### EXERCISE
Give the lines of the material verbatim, from the first line to the line with "small letters.", including both.

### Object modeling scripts
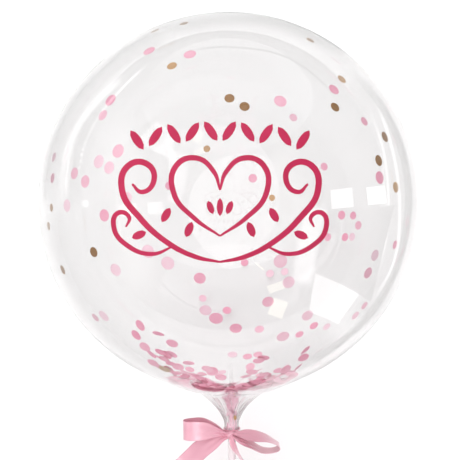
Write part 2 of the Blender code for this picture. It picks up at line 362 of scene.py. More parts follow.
class Graph:
    """A material's nodes, made and joined in a few words."""

    def __init__(self, name: str) -> None:
        """Make a material without nodes."""
        self.material = bpy.data.materials.new(name)
        self.material.use_nodes = True
        self.tree = self.material.node_tree
        self.tree.nodes.clear()

    def feed(self, socket: bpy.types.NodeSocket, value: object) -> None:
        """Give an input a plain value, another node's output or, of a node, the first output."""
        if isinstance(value, bpy.types.Node):
            value = value.outputs[0]
        if isinstance(value, bpy.types.NodeSocket):
            self.tree.links.new(value, socket)
        else:
            socket.default_value = value

    def node(self, kind: str, *feeds: object, **values: object) -> bpy.types.Node:
        """Add a node.

        Args:
            kind: The node's type, without its leading words.
            feeds: What its first inputs are fed with, in their order.
            values: Other inputs by name, with spaces written as underscores, and settings in
                small letters.

        Returns:
            The new node.
        """
        made = self.tree.nodes.new(f"ShaderNode{kind}")
        for name, value in values.items():
            socket = made.inputs.get(name.replace("_", " "))
            if socket is None:
                setattr(made, name, value)
            else:
                self.feed(socket, value)
        for socket, value in zip(made.inputs, feeds):
            self.feed(socket, value)
        return made

    def math(self, operation: str, *feeds: object) -> bpy.types.Node:
        """Add a node that works out one value from others."""
        return self.node("Math", *feeds, operation=operation)

    def mottled(
        self, group: bpy.types.NodeTree, place: object, scale: float, detail: float, between: Pair
    ) -> bpy.types.Node:
        """Place the shared unevenness, which wanders between two values."""
        return self.node("Group", place, scale, detail, *between, node_tree=group)

    def object_place(self) -> bpy.types.NodeSocket:
        """The place on the object, in metres."""
        return self.node("TexCoord").outputs["Object"]

    def between(self, share: object, light: Colour, deep: Colour) -> bpy.types.NodeSocket:
        """A colour that lies a share of the way from a light one to a deep one."""
        mixed = self.node("Mix", share, data_type="RGBA")
        mixed.inputs[6].default_value = (*light, 1)
        mixed.inputs[7].default_value = (*deep, 1)
        return mixed.outputs[2]

    def show(self, shader: bpy.types.Node) -> bpy.types.Material:
        """Send a shader to the material's output."""
        self.node("OutputMaterial", shader)
        return self.material

    def show_clear(self, glass: bpy.types.Node) -> bpy.types.Material:
        """Send a glass shader to the output, in a way that lets the lamps' light through."""
        path = self.node("LightPath")
        open_way = self.node("BsdfTransparent", Color=(1, 1, 1, 1))
        for ray in ("Is Diffuse Ray", "Is Shadow Ray"):
            glass = self.node("MixShader", path.outputs[ray], glass, open_way)
        return self.show(glass)


def mottle_group() -> bpy.types.NodeTree:
    """The shared unevenness: soft spots, as a mask between two values and as a height.

    Returns:
        A group with the inputs Vector, Scale, Detail, Low and High, and the outputs Value and
        Height.
    """
    tree = bpy.data.node_groups.new("soft_mottle", "ShaderNodeTree")
    tree.interface.new_socket("Vector", in_out="INPUT", socket_type="NodeSocketVector")
    values = {"INPUT": ("Scale", "Detail", "Low", "High"), "OUTPUT": ("Value", "Height")}
    for side, names in values.items():
        for name in names:
            tree.interface.new_socket(name, in_out=side, socket_type="NodeSocketFloat")
    start = tree.nodes.new("NodeGroupInput").outputs
    end = tree.nodes.new("NodeGroupOutput").inputs
    spots = tree.nodes.new("ShaderNodeTexNoise")
    span = tree.nodes.new("ShaderNodeMapRange")
    span.inputs["From Min"].default_value = 0.3
    span.inputs["From Max"].default_value = 0.7
    for output, target in (
        (start["Vector"], spots.inputs["Vector"]),
        (start["Scale"], spots.inputs["Scale"]),
        (start["Detail"], spots.inputs["Detail"]),
        (spots.outputs["Fac"], span.inputs["Value"]),
        (start["Low"], span.inputs["To Min"]),
        (start["High"], span.inputs["To Max"]),
        (span.outputs["Result"], end["Value"]),
        (spots.outputs["Fac"], end["Height"]),
    ):
        tree.links.new(output, target)
    return tree


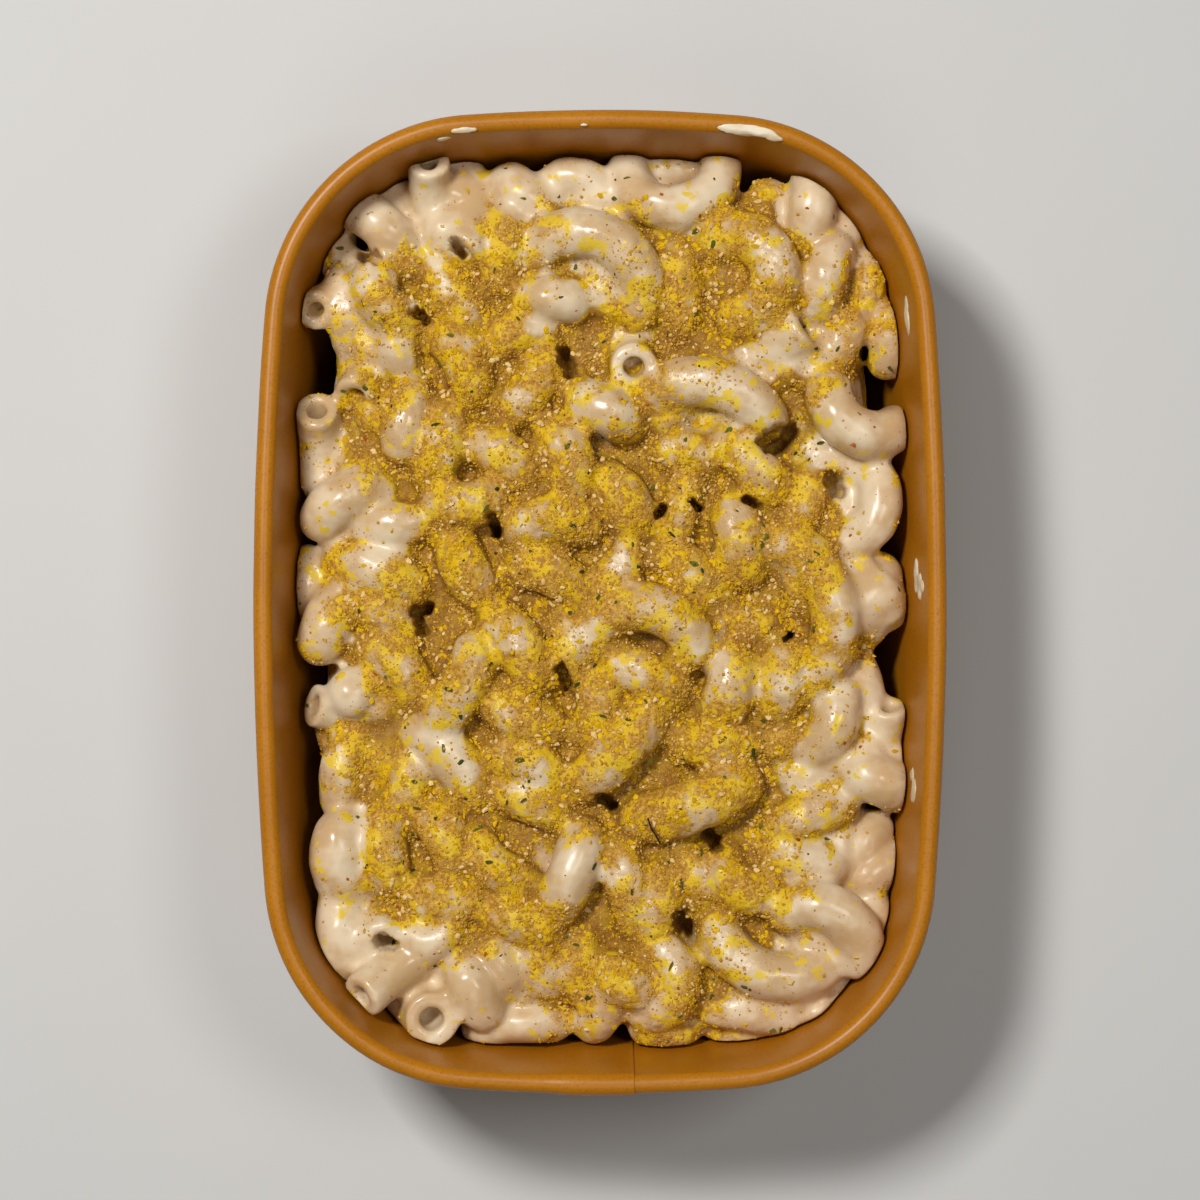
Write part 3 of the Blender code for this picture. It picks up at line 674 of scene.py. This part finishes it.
def macaroni_heap():
    """The pieces, bed and sauce as one skin, with pits, a flat foot and how crumbs lie on it."""
    bm = bmesh.new()
    for x, y, z, radius in SAUCE:
        bmesh.ops.create_icosphere(
            bm, subdivisions=3, radius=radius * MM, matrix=Matrix.Translation(Vector((x, y, z)) * MM))
    chance = np.random.default_rng(LIE_SEED)
    pieces = bed_pieces()
    for start, middle, end, thickness, ends in MACARONI:
        # Pieces that don't reach the crown lie a little lower, each by its own amount.
        lie = chance.uniform(0, LIE_SPREAD) if middle[2] < CROWN else 0
        sinks = [lie + END_SINK * (kind == "r") for kind in ends]
        pieces.append((stretched(start, sinks[0]), stretched(middle, lie), stretched(end, sinks[1]),
                       thickness, ends))
    for part in (bed_core(), *[macaroni_piece(*piece) for piece in pieces]):
        bm.from_mesh(part)
        bpy.data.meshes.remove(part)
    mesh = one_skin(mesh_from(bm, "macaroni_heap"), SKIN_VOXEL)
    # The sauce: the skin goes out, closes over the narrow gaps, and comes back in.
    set_points(mesh, points_of(mesh) + normals_of(mesh) * SAUCE_FILLET)
    mesh = one_skin(mesh, SKIN_VOXEL)
    set_points(mesh, points_of(mesh) - normals_of(mesh) * SAUCE_FILLET)
    mesh = one_skin(mesh, SKIN_VOXEL)
    mesh = with_modifier(mesh, "SMOOTH", factor=0.5, iterations=2)

    points, normals = points_of(mesh), normals_of(mesh)
    coat = noise_at(points, 4.5 * MM) * 0.32 * MM + noise_at(points, 2.0 * MM, 4.0) * 0.08 * MM
    crumbed = cover(points[:, 0], points[:, 1]) * smooth_step(normals[:, 2], 0.1, 0.6)
    grain = noise_at(points, 1.25 * MM, 9.0) * 0.30 * MM
    points += normals * (coat + grain * crumbed)[:, None]
    near_top = smooth_step(points[:, 2], *PIT_FADE)
    ragged = 1.25 + 0.75 * noise_at(points * (1, 1, 0), PIT_EDGE, 21.0)
    for x, y, to_x, to_y, radius in PITS:
        along = np.array((to_x - x, to_y - y))
        from_start = points[:, :2] / MM - (x, y)
        share = np.clip(from_start @ along / (along @ along), 0, 1)
        away = np.linalg.norm(from_start - share[:, None] * along, axis=1) / radius / ragged
        points[:, 2] -= near_top * PIT_DEPTH * (1 - smooth_step(away, 0.5, 1.15))
    points[:, 2] = np.maximum(points[:, 2], CUT_HEIGHT + PIT_FLOOR * near_top)
    set_points(mesh, keep_in_the_tub(points))

    bm = bmesh.new()
    bm.from_mesh(mesh)
    bpy.data.meshes.remove(mesh)
    everything = bm.verts[:] + bm.edges[:] + bm.faces[:]
    bmesh.ops.bisect_plane(bm, geom=everything, plane_co=(0, 0, CUT_HEIGHT), plane_no=(0, 0, 1),
                           clear_inner=True)
    rim = [e for e in bm.edges if e.is_boundary]
    foot = bmesh.ops.extrude_edge_only(bm, edges=rim)["geom"]
    taper = (CUT_HEIGHT - HEAP_FLOOR) * math.tan(WALL_SLOPE)
    for vert in [v for v in foot if isinstance(v, bmesh.types.BMVert)]:
        flat = Vector((vert.co.x, vert.co.y))
        flat -= flat.normalized() * taper * FOOT_TAPER
        vert.co = (flat.x, flat.y, HEAP_FLOOR)
    bmesh.ops.edgeloop_fill(bm, edges=[e for e in bm.edges if e.is_boundary])
    bmesh.ops.recalc_face_normals(bm, faces=bm.faces)
    bmesh.ops.triangulate(bm, faces=bm.faces)
    count = len(bm.faces)
    mesh = mesh_from(bm, "macaroni")
    if count > FINAL_TRIANGLES:
        mesh = with_modifier(mesh, "DECIMATE", ratio=FINAL_TRIANGLES / count)
    mesh.name = "macaroni"
    points, normals = points_of(mesh), normals_of(mesh)
    crumbed = patchy_cover(points) * smooth_step(normals[:, 2], -0.3, 0.3)
    put_attribute(mesh, "topping", crumbed)
    # The hollow attribute also drives the painted shade on the crumbs in the creases.
    put_attribute(mesh, "hollow", hollows(points))
    mesh.shade_smooth()
    return link("macaroni", mesh)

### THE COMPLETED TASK
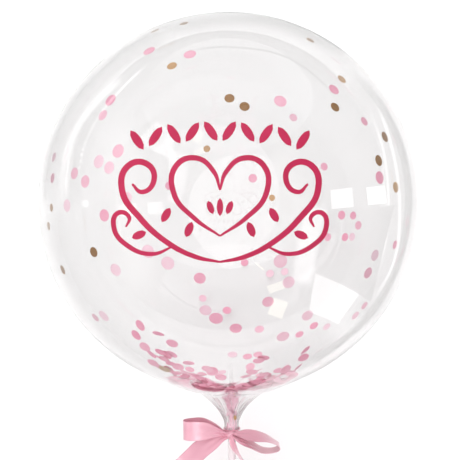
Write part 2 of the Blender code for this picture. It picks up at line 362 of scene.py. More parts follow.
class Graph:
    """A material's nodes, made and joined in a few words."""

    def __init__(self, name: str) -> None:
        """Make a material without nodes."""
        self.material = bpy.data.materials.new(name)
        self.material.use_nodes = True
        self.tree = self.material.node_tree
        self.tree.nodes.clear()

    def feed(self, socket: bpy.types.NodeSocket, value: object) -> None:
        """Give an input a plain value, another node's output or, of a node, the first output."""
        if isinstance(value, bpy.types.Node):
            value = value.outputs[0]
        if isinstance(value, bpy.types.NodeSocket):
            self.tree.links.new(value, socket)
        else:
            socket.default_value = value

    def node(self, kind: str, *feeds: object, **values: object) -> bpy.types.Node:
        """Add a node.

        Args:
            kind: The node's type, without its leading words.
            feeds: What its first inputs are fed with, in their order.
            values: Other inputs by name, with spaces written as underscores, and settings in
                small letters.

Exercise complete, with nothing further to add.